Baxter shows Freddie and Phyllis that Psmith's signature is wrong. Baxter suspects Psmith is an imposter intent on stealing the necklace. Freddie and Phyllis discuss this with Psmith. Cootes appears again, pretending to be Ralston McTodd and hoping to steal the necklace, but Psmith stops him and lets him go. Cootes and Peavey recognize each other as they are both confidence tricksters and former partners. They realize Psmith is an imposter, and since Cootes has a gun, they get him to agree to introduce Cootes to the household. Psmith introduces Cootes to Bellows as his valet, and gets his gun by pretending Cootes was carrying it for him. Miss Peavey and Cootes plan to turn off the lights and take Lady Middlewick's necklace. They enact their plan and Cootes hides the necklace in a flower-pot. Eve takes it and hides it elsewhere, and then Psmith acquires it.

===Act Three===
The third act takes place the next morning, in a keeper's cottage at Blandings where Psmith is staying. Eve spoke on the telephone with Cynthia and realized that Psmith is not McTodd. She tells Freddie. Freddie tells her he already knows and had asked Psmith to steal the necklace. Lady Middlewick has signed Freddie's cheque, ostensibly for buying a new necklace. He gave the cheque to Phyllis to give to her father and now needs the stolen necklace. Eve thinks Psmith never intended to give it to Freddie. They look through Psmith's things for the necklace. Psmith appears and is disappointed in Freddie. He still has Cootes's revolver and locks Freddie behind a staircase door. He tells Eve that he agreed to steal the necklace for free, not to take the necklace himself but to be near Eve. She asks him to prove it by giving her Lady Middlewick's necklace and he complies.

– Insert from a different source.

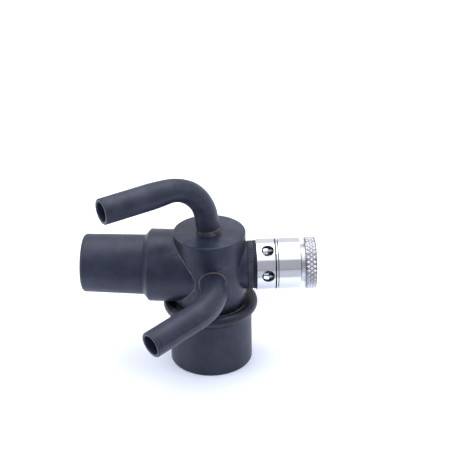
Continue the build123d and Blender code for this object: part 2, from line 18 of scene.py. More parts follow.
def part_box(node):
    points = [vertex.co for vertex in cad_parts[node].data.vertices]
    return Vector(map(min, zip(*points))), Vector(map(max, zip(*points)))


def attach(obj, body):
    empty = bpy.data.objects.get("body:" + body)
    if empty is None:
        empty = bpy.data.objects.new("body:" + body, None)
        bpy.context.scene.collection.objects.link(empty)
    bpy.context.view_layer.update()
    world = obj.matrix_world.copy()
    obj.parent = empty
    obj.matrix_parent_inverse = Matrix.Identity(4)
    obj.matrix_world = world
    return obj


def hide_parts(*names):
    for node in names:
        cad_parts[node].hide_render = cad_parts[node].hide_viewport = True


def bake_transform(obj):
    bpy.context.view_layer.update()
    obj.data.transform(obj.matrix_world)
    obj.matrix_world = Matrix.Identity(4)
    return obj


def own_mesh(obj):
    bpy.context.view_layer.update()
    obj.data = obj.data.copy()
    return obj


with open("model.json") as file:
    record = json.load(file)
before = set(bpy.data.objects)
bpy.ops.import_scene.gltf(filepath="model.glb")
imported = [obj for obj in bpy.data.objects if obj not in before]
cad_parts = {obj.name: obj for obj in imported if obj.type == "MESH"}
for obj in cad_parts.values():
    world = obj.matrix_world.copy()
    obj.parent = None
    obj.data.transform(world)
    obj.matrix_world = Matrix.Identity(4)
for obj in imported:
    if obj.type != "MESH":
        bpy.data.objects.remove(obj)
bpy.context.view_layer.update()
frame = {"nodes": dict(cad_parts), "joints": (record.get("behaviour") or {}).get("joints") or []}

LOG = logging.getLogger("manifold")
MM = 0.001
SHARP_ANGLE = math.radians(32)
WELD_GAP = 1e-7  # corners of a new mesh nearer than this become one
CAD_WELD_GAP = 1e-6  # the same for a CAD node's triangles
ON_AXIS = 1e-9  # a smaller radius counts as a point on the axis
TURNED_SEGMENTS = 128
ROUND_LIMIT = 0.49  # share of a side that one corner's round may take
Tree = bpy.types.NodeTree
Socket = bpy.types.NodeSocket
Piece = bpy.types.Object
Material = bpy.types.Material


class Body(Enum):
    """The bodies that pieces ride on."""

    MANIFOLD = "manifold"
    KNOB = "knob"
    CUP = "pressure_cup"


class Slot(Enum):
    """The record's finish names, passed with each new piece but not used."""

    RUBBER = "black_rubber"
    BAND = "black_band"
    CEMENT = "cement"
    ALUMINIUM = "turned_aluminium"
    STAINLESS = "stainless"


# ---------------------------------------------------------------- small tools
def linear(code: str) -> tuple[float, float, float, float]:
    """Turns an sRGB hex colour into a linear one.

    Args:
        code: six hex digits after a hash.

    Returns:
        Linear red, green, blue and an alpha of 1.
    """
    parts = [int(code[i : i + 2], 16) / 255 for i in (1, 3, 5)]
    low = [p / 12.92 if p <= 0.04045 else ((p + 0.055) / 1.055) ** 2.4 for p in parts]
    return (*low, 1.0)


def add_node(tree: Tree, kind: str, inputs: dict | None = None, **settings: object) -> bpy.types.Node:
    """Adds a node with its settings, values and links.

    Args:
        tree: the node tree it joins.
        kind: the node's type name.
        inputs: input name or number, with a value or the output socket that feeds it.
        **settings: properties of the node itself.

    Returns:
        The new node.
    """
    node = tree.nodes.new(kind)
    for name, value in settings.items():
        setattr(node, name, value)
    for key, value in (inputs or {}).items():
        if isinstance(value, Socket):
            tree.links.new(value, node.inputs[key])
        else:
            node.inputs[key].default_value = value
    return node


def flow(tree: Tree, kind: str, inputs: dict | None = None, **settings: object) -> Socket:
    """Adds a node as add_node does, and returns its first output."""
    return add_node(tree, kind, inputs, **settings).outputs[0]


def calculate(tree: Tree, operation: str, *values: object, clamp: bool = False) -> Socket:
    """Adds one step of arithmetic.

    Args:
        tree: the node tree it joins.
        operation: what is done with the values.
        *values: numbers, or the sockets that give them.
        clamp: True to hold the result between 0 and 1.

    Returns:
        The result.
    """
    return flow(tree, "ShaderNodeMath", dict(enumerate(values)), operation=operation, use_clamp=clamp)


def remap(
    tree: Tree, value: Socket, start: float, end: float, low: float = 0.0, high: float = 1.0, way: str = "LINEAR"
) -> Socket:
    """Maps one range of a value onto another and holds the result there.

    Args:
        tree: the node tree it joins.
        value: the socket that is mapped.
        start: the value that becomes low.
        end: the value that becomes high.
        low: the result at start.
        high: the result at end.
        way: how the result runs between them.

    Returns:
        The result.
    """
    sizes = {"Value": value, "From Min": start, "From Max": end, "To Min": low, "To Max": high}
    return flow(tree, "ShaderNodeMapRange", sizes, interpolation_type=way)


def mix(tree: Tree, share: Socket, first: object, second: object) -> Socket:
    """Mixes two colours, each a value or a socket; a share of 0 gives the first and 1 the second."""
    return add_node(tree, "ShaderNodeMix", {0: share, 6: first, 7: second}, data_type="RGBA").outputs[2]


def noise(tree: Tree, where: Socket, size: float, detail: float, roughness: float = 0.5) -> Socket:
    """Adds cloudy noise.

    Args:
        tree: the node tree it joins.
        where: the place it is read at.
        size: the size of its largest clouds.
        detail: how many finer layers it has.
        roughness: how strong the finer layers are.

    Returns:
        The noise, from 0 to 1.
    """
    sizes = {"Vector": where, "Scale": 1 / size, "Detail": detail, "Roughness": roughness}
    return add_node(tree, "ShaderNodeTexNoise", sizes).outputs["Fac"]


def bump(tree: Tree, height: Socket, strength: float, distance: float) -> Socket:
    """Turns a pattern into fine relief, and returns its normal."""
    return flow(tree, "ShaderNodeBump", {"Height": height, "Strength": strength, "Distance": distance})


def new_material(name: str) -> tuple[Material, Tree, Socket]:
    """Starts an empty node material.

    Args:
        name: the material's name, for what it is.

    Returns:
        The material, its node tree and its Object coordinates.
    """
    material = bpy.data.materials.new(name)
    material.use_nodes = True
    tree = material.node_tree
    tree.nodes.clear()
    return material, tree, add_node(tree, "ShaderNodeTexCoord").outputs["Object"]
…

Miss Peavey appears with Cootes, who is holding a revolver and also grabs the one Psmith took. They take the necklace and decide to get married. Psmith manages to take the guns when Cootes is distracted by Freddie shouting, and Cootes gives him the necklace. Miss Peavey and Cootes leave without the necklace but plan to marry anyway. After Mr and Mrs McTodd arrive, Baxter and Lord Middlewick question Psmith about his identity. Psmith claims he was invited by Freddie to help guard the necklace, which Freddie corroborates. Psmith tells them Miss Peavey was a thief and Freddie recovered the necklace. Lady Middlewick thanks Freddie. Baxter is suspicious of Psmith but is ignored and resigns. Lord Middlewick hires Psmith as his new secretary. Psmith and Eve plan to get married. He again takes Walderwick's umbrella and they walk out under the umbrella.

==Roles and original cast==
The roles are listed in the script by order of appearance:

==Productions==
The play was first staged at the Kings Theatre, Southsea on 8 September 1930, and was first staged in London at the Golders Green Hippodrome on 15 September 1930. It then began a 146 performance run in the West End, initially at the Shaftesbury Theatre (29 September 1930 through 17 January 1931) before transferring to the Lyric (19 January through 31 January 1931). The cast included Jane Baxter and Basil Foster. Clive Currie, who performed in the play as the Earl of Middlewick (the play's version of the book character Lord Emsworth), also portrayed Lord Emsworth in the 1933 film adaptation, Leave It to Me.

==Publication history==
The play was published by Samuel French, Inc. in 1932. It was also included in a collection of four plays by Wodehouse titled Four Plays, which was published by Methuen in 1983.